-- Your task --
Output all of the records exactly as written.

-- Records with modeling code --
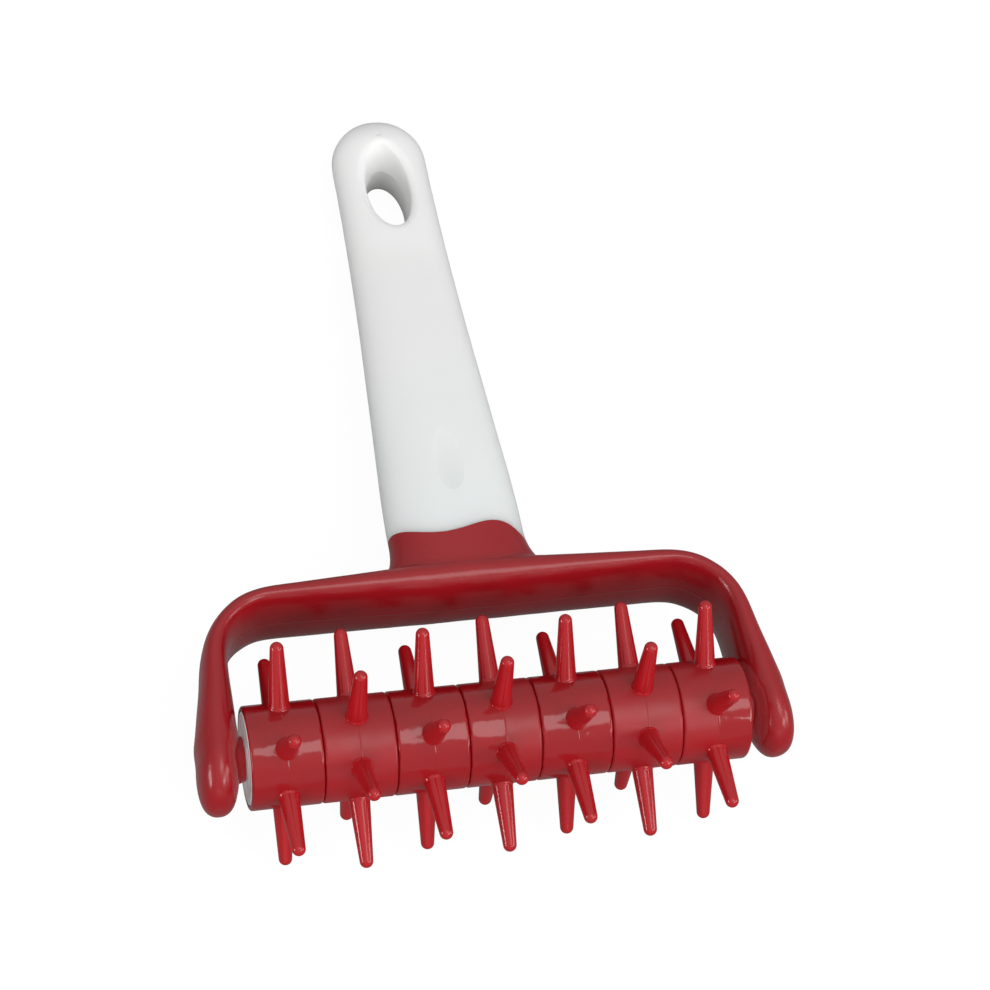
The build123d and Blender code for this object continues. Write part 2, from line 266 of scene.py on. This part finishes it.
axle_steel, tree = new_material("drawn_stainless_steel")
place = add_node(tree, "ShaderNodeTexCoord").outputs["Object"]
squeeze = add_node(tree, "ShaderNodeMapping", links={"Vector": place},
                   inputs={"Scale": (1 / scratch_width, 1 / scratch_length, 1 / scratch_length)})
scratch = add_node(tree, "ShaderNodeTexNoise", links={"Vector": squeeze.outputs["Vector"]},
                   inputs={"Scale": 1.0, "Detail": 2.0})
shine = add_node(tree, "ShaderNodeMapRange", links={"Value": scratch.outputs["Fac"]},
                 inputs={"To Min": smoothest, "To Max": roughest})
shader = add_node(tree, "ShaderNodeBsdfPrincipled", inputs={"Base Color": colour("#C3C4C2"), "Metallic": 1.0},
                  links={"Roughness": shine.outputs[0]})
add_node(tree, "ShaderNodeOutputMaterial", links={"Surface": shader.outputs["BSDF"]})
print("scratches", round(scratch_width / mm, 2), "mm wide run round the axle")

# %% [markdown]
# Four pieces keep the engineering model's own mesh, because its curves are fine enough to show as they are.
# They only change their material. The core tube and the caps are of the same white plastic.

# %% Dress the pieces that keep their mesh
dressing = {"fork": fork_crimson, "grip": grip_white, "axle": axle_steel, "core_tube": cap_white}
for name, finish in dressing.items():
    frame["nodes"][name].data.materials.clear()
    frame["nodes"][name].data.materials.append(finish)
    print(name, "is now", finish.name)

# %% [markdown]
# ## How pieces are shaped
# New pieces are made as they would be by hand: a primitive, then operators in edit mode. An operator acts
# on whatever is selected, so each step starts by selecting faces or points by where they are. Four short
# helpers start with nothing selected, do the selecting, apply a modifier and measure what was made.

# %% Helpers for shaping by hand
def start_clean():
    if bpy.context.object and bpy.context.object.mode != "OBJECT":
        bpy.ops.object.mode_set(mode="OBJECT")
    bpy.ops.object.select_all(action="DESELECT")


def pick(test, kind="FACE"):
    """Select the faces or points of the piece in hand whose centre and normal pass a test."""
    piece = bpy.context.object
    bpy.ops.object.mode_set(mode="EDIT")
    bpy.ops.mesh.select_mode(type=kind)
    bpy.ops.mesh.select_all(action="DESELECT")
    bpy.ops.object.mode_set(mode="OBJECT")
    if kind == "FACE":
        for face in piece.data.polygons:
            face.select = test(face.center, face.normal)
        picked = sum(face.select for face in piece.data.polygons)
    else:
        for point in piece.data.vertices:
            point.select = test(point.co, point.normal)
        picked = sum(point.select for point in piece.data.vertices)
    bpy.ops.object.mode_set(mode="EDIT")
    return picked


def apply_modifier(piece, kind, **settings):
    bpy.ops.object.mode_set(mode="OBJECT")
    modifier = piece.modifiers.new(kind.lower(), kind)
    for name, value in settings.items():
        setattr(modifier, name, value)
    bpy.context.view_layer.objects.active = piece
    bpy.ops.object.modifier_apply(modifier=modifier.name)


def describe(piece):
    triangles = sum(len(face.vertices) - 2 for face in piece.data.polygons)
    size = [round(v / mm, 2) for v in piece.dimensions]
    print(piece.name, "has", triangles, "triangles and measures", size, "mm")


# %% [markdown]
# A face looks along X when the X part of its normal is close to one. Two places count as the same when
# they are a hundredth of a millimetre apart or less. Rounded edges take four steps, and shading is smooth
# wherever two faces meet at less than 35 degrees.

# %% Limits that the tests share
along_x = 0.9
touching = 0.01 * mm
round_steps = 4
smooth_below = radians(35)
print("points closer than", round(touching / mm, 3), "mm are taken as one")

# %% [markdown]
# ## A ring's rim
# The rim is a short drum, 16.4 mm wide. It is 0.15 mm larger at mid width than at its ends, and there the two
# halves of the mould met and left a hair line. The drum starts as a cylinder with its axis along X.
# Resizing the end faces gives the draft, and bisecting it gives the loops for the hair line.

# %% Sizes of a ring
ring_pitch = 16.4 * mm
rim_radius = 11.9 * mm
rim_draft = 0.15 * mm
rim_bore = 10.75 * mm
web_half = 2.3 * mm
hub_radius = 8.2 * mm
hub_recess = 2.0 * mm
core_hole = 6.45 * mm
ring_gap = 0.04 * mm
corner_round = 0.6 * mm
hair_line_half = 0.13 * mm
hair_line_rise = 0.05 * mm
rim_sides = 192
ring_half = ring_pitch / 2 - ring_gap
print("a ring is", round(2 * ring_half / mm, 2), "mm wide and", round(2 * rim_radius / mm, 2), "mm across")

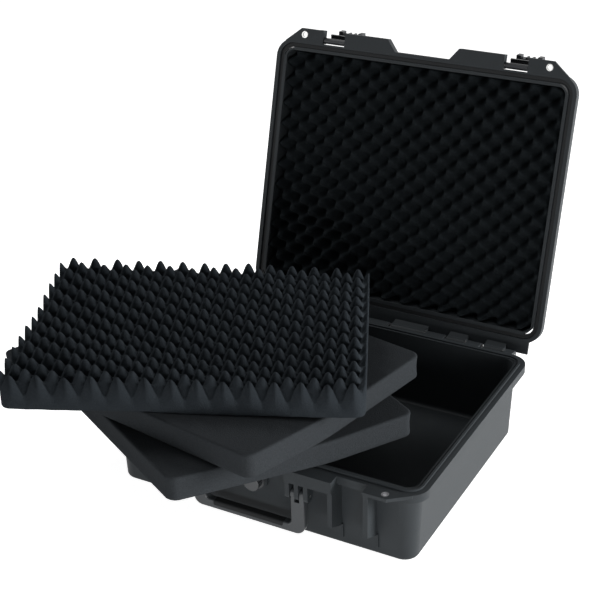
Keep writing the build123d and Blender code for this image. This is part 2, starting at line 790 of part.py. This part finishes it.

-- Expected answer --
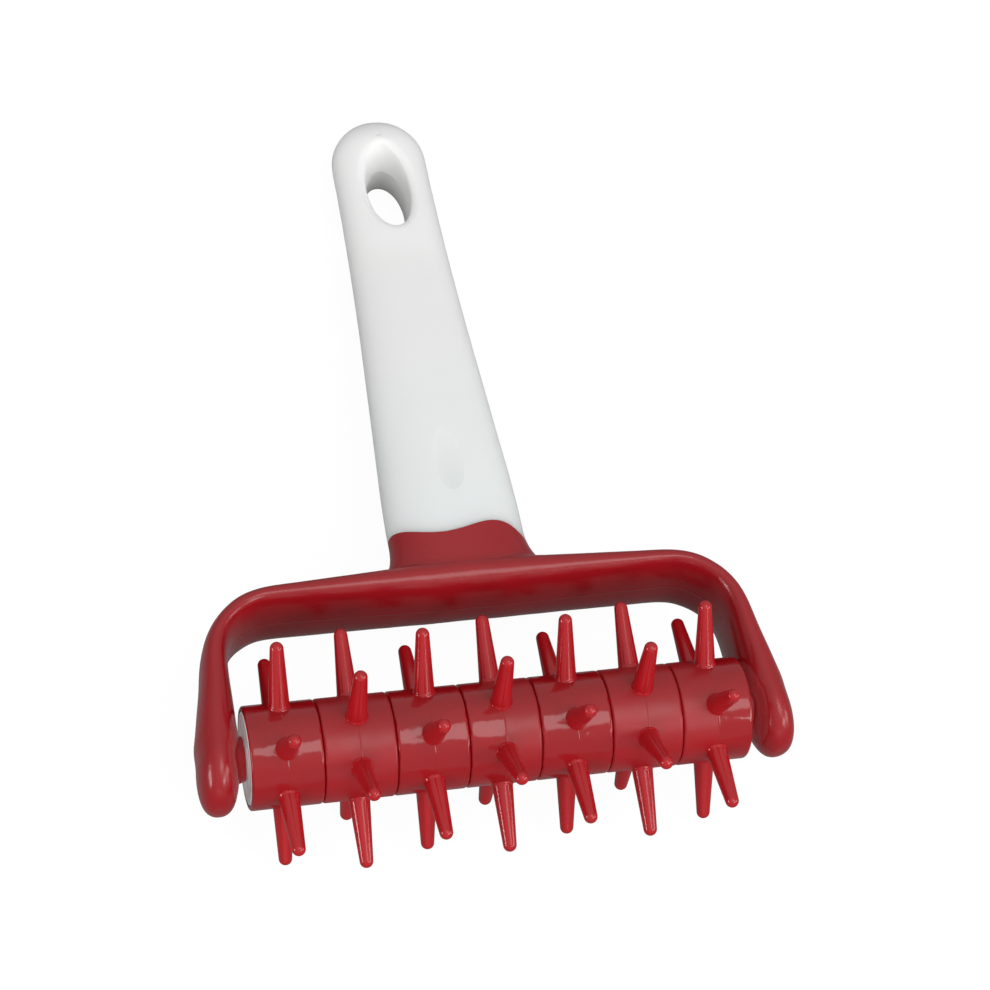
The build123d and Blender code for this object continues. Write part 2, from line 266 of scene.py on. This part finishes it.
axle_steel, tree = new_material("drawn_stainless_steel")
place = add_node(tree, "ShaderNodeTexCoord").outputs["Object"]
squeeze = add_node(tree, "ShaderNodeMapping", links={"Vector": place},
                   inputs={"Scale": (1 / scratch_width, 1 / scratch_length, 1 / scratch_length)})
scratch = add_node(tree, "ShaderNodeTexNoise", links={"Vector": squeeze.outputs["Vector"]},
                   inputs={"Scale": 1.0, "Detail": 2.0})
shine = add_node(tree, "ShaderNodeMapRange", links={"Value": scratch.outputs["Fac"]},
                 inputs={"To Min": smoothest, "To Max": roughest})
shader = add_node(tree, "ShaderNodeBsdfPrincipled", inputs={"Base Color": colour("#C3C4C2"), "Metallic": 1.0},
                  links={"Roughness": shine.outputs[0]})
add_node(tree, "ShaderNodeOutputMaterial", links={"Surface": shader.outputs["BSDF"]})
print("scratches", round(scratch_width / mm, 2), "mm wide run round the axle")

# %% [markdown]
# Four pieces keep the engineering model's own mesh, because its curves are fine enough to show as they are.
# They only change their material. The core tube and the caps are of the same white plastic.

# %% Dress the pieces that keep their mesh
dressing = {"fork": fork_crimson, "grip": grip_white, "axle": axle_steel, "core_tube": cap_white}
for name, finish in dressing.items():
    frame["nodes"][name].data.materials.clear()
    frame["nodes"][name].data.materials.append(finish)
    print(name, "is now", finish.name)

# %% [markdown]
# ## How pieces are shaped
# New pieces are made as they would be by hand: a primitive, then operators in edit mode. An operator acts
# on whatever is selected, so each step starts by selecting faces or points by where they are. Four short
# helpers start with nothing selected, do the selecting, apply a modifier and measure what was made.

# %% Helpers for shaping by hand
def start_clean():
    if bpy.context.object and bpy.context.object.mode != "OBJECT":
        bpy.ops.object.mode_set(mode="OBJECT")
    bpy.ops.object.select_all(action="DESELECT")


def pick(test, kind="FACE"):
    """Select the faces or points of the piece in hand whose centre and normal pass a test."""
    piece = bpy.context.object
    bpy.ops.object.mode_set(mode="EDIT")
    bpy.ops.mesh.select_mode(type=kind)
    bpy.ops.mesh.select_all(action="DESELECT")
    bpy.ops.object.mode_set(mode="OBJECT")
    if kind == "FACE":
        for face in piece.data.polygons:
            face.select = test(face.center, face.normal)
        picked = sum(face.select for face in piece.data.polygons)
    else:
        for point in piece.data.vertices:
            point.select = test(point.co, point.normal)
        picked = sum(point.select for point in piece.data.vertices)
    bpy.ops.object.mode_set(mode="EDIT")
    return picked


def apply_modifier(piece, kind, **settings):
    bpy.ops.object.mode_set(mode="OBJECT")
    modifier = piece.modifiers.new(kind.lower(), kind)
    for name, value in settings.items():
        setattr(modifier, name, value)
    bpy.context.view_layer.objects.active = piece
    bpy.ops.object.modifier_apply(modifier=modifier.name)


def describe(piece):
    triangles = sum(len(face.vertices) - 2 for face in piece.data.polygons)
    size = [round(v / mm, 2) for v in piece.dimensions]
    print(piece.name, "has", triangles, "triangles and measures", size, "mm")


# %% [markdown]
# A face looks along X when the X part of its normal is close to one. Two places count as the same when
# they are a hundredth of a millimetre apart or less. Rounded edges take four steps, and shading is smooth
# wherever two faces meet at less than 35 degrees.

# %% Limits that the tests share
along_x = 0.9
touching = 0.01 * mm
round_steps = 4
smooth_below = radians(35)
print("points closer than", round(touching / mm, 3), "mm are taken as one")

# %% [markdown]
# ## A ring's rim
# The rim is a short drum, 16.4 mm wide. It is 0.15 mm larger at mid width than at its ends, and there the two
# halves of the mould met and left a hair line. The drum starts as a cylinder with its axis along X.
# Resizing the end faces gives the draft, and bisecting it gives the loops for the hair line.

# %% Sizes of a ring
ring_pitch = 16.4 * mm
rim_radius = 11.9 * mm
rim_draft = 0.15 * mm
rim_bore = 10.75 * mm
web_half = 2.3 * mm
hub_radius = 8.2 * mm
hub_recess = 2.0 * mm
core_hole = 6.45 * mm
ring_gap = 0.04 * mm
corner_round = 0.6 * mm
hair_line_half = 0.13 * mm
hair_line_rise = 0.05 * mm
rim_sides = 192
ring_half = ring_pitch / 2 - ring_gap
print("a ring is", round(2 * ring_half / mm, 2), "mm wide and", round(2 * rim_radius / mm, 2), "mm across")

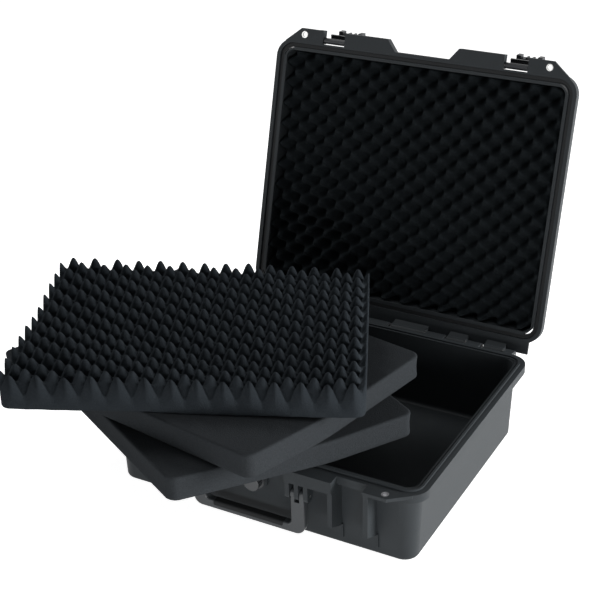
Keep writing the build123d and Blender code for this image. This is part 2, starting at line 790 of part.py. This part finishes it.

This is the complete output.